Well done SA, hope you enjoyed it.
We went, we are back.
We learned a lot
We made great new friends.
We will go again!
I left 19 June, check-in at Cape Town Airport was clean sailing. I flew with Emirates. A quick (7hour) stop over in Dubai. The last flight to Poland was in a 737. All went smooth!!Got the rental car. Driving on the "wrong side" of the road was fun after flying for more than 1 day. Drove from Krakow to Katowitce. Where I met up with the UK team and booked into the hotel.
Every day I had to drive from Katowitce to Kalety and then back.
The Friday morning I got to the zero range a bit early (Like any good prepared South African). Met up with th rest of team SA. Did the entry paperwork. I zeroed the scope the best I could in the wind. So it was a lot of shooting the afternoon at the zero range, and some crony checking. This is also where the metal games of the other teams started, there was a few people trying to upset us , this must be par for the course at big events like this. There was some rain the afternoon. We went for a very great team lunch.
The next morning, started with rechecking the zero of rifles. A quick safety briefing and then I was off to start shooting on the Red course. This was a quick brisk walk of about 1.5km. Wind blowing and swirling. Shooting from full sun to very dark places, from full shaded to full sun, left, right, smaller reducers than we are used to (no 40mm to be seen). Carrying my 16kg case and rifle between lanes. This was a great day, and gave us a clear welcome to Worlds! Lesson: Still need to up my fitness level.
Quick WHFTO delegates meeting. A band played, followed by the raffle. Sadly we did not win anything.
The second day was a quick zero again. A safety briefing again, and then I walked to white course. I must say that the shooting partners I was pair with was great people, never did they laugh or play mental games with me.
People ask which course was the most difficult. For me they where very different. Red was very long shots, and lot's of open spaces with wind. White was more technical shots (playing with your eyes in dark and light, swirling wind). This is just my views. In my opinion the Worlds courses was between 15 to 20% more difficult to the courses we are used to at home (No 40mm reducers, and longer shots on smaller reducers, and lots of direction changes, which make the wind not easy to read)
At the day end we walked back, and had a cooldrink or two. Next was some shootoffs, and then the prize giving.
Last was the long drive back to Krakow. Followed by more than 24 hours of traveling home again.
I'm very proud of what team SA did, we will be back next year (If all goes to plan as the Protea Team).
Lastly I want to thank a few people:
1. My wife and son (they almost never complains when I go shooting)
2. Lourens and Cynthia for the team shirts.
3. Ulrich and Riaan, gave me a 3 shoot weekend for last big practice.
4. The cape town HFT league members who supported us all the way.

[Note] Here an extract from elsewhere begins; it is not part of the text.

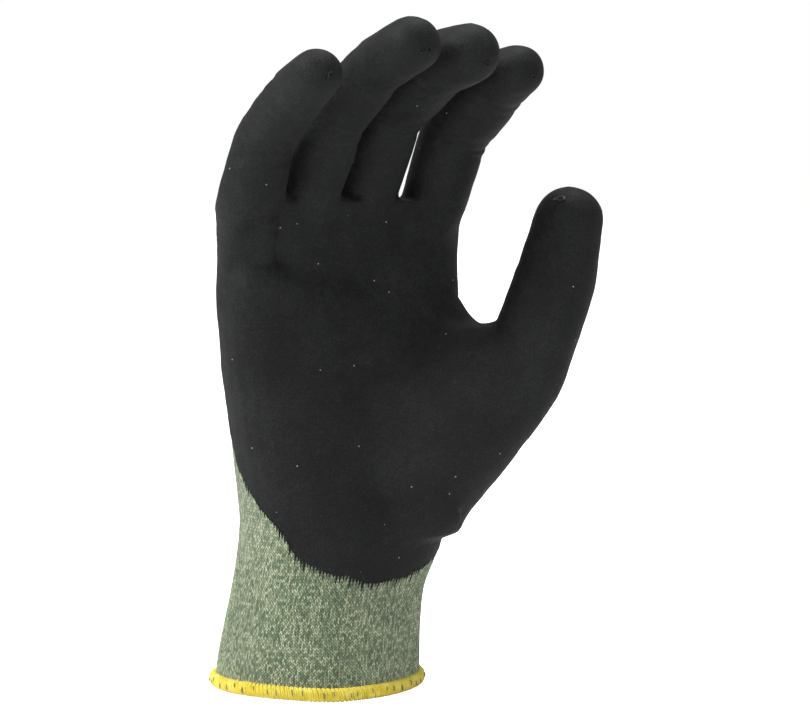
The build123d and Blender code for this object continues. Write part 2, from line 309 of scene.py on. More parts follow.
def sagging_tube(bm, palm, middle, thumb, palm_r, thumb_r):
    """A tube along a curve through three points, from one radius to another."""
    ends = [np.array(p) for p in (palm, middle, thumb)]
    bow = 2 * ends[1] - (ends[0] + ends[2]) / 2
    rings = []
    for t in np.linspace(0, 1, 15):
        at = ends[0] * (1 - t) ** 2 + bow * 2 * t * (1 - t) + ends[2] * t * t
        way = (bow - ends[0]) * (1 - t) + (ends[2] - bow) * t
        r = palm_r + (thumb_r - palm_r) * t
        rings.append(ring(bm, Vector(at), way, np.cross(way, (0.3, -0.2, 1)), r, r))
    return rings


for tube in BALL_TUBES:
    join_rings(body, sagging_tube(body, *tube))
bmesh.ops.recalc_face_normals(body, faces=body.faces)
print("with the ball and the web:", len(body.faces), "faces")

# %% One skin
VOXEL = 0.95
SMOOTHING = 10


def mesh_of(bm, name):
    """A mesh made from a bmesh, which is freed."""
    mesh = bpy.data.meshes.new(name)
    bm.to_mesh(mesh)
    bm.free()
    return mesh


def finished(mesh, name, modifiers):
    """A new mesh: this one with the modifiers applied."""
    holder = in_scene(bpy.data.objects.new(name, mesh))
    for kind, settings in modifiers:
        modifier = holder.modifiers.new(kind, kind)
        for key, value in settings.items():
            setattr(modifier, key, value)
    graph = bpy.context.evaluated_depsgraph_get()
    made = bpy.data.meshes.new_from_object(holder.evaluated_get(graph))
    bpy.data.objects.remove(holder)
    return made


skin = finished(mesh_of(body, "tubes"), "skin", [
    ("REMESH", dict(mode="VOXEL", voxel_size=VOXEL, adaptivity=0.0)),
    ("SMOOTH", dict(factor=0.5, iterations=SMOOTHING))])
print("skin:", len(skin.vertices), "points")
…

5. Krzysztof Kowalczyk that helped us with all the prep of paperwork and answered all Poland questions I had
Well Van The Man,
Thank you for sharing your experience with the forum. Always interesting reading about how different the World Competitions are compared to back here in the good ol RSA.
Now that you and your team have had the experience of a World Championship, may you guys grow and become Proteas. We may just call on your Gauteng shooters to help with the World Field Target Championship 2020 being held here next August 2020.
1. A lot more longer shots
2. More shots on close to max distance
3. Much more different target sizes (bolt to hinge, hinge width, etc) This plays with the eyes to judge distance
4. Only one target per lane
5. Bigger area used for course
Over time we will bring this into HFT in South Africa, but we also need to grow the sport. I stand 100% behind the way the current SAHFTA is introducing these things.
Just adding some things to Jan's post from my side.
The different environment (more shaded what we are used to) and mostly longer shots certainly caught us a bit "off-guard" on the two days. Despite not faring as well as we would have hoped, we certainly learned a lot from it and we can only improve on it.
We made great friends over there and a special word needs to go to the members of the Loughborough Club from England who was a great bunch to socialize with and made us welcome.In actual fact it goes for the entire fraternity of air gunners from all the countries that was there.
Also to the two members in my group (Matej and Mirolslav Grega from Slovakia). Matej incidentally won the junior league with a combined score of 148 (3 behind the overall leader) and it was impressive to see how he shot, only missing some "positionals" on the 2nd day.
To the other SAHFTA members and our local air gunning community - participating in a worlds event like this is a fantastic opportunity which you should not miss if you get the chance. Don't let the cost put if you off at 1st. It is something to be experienced!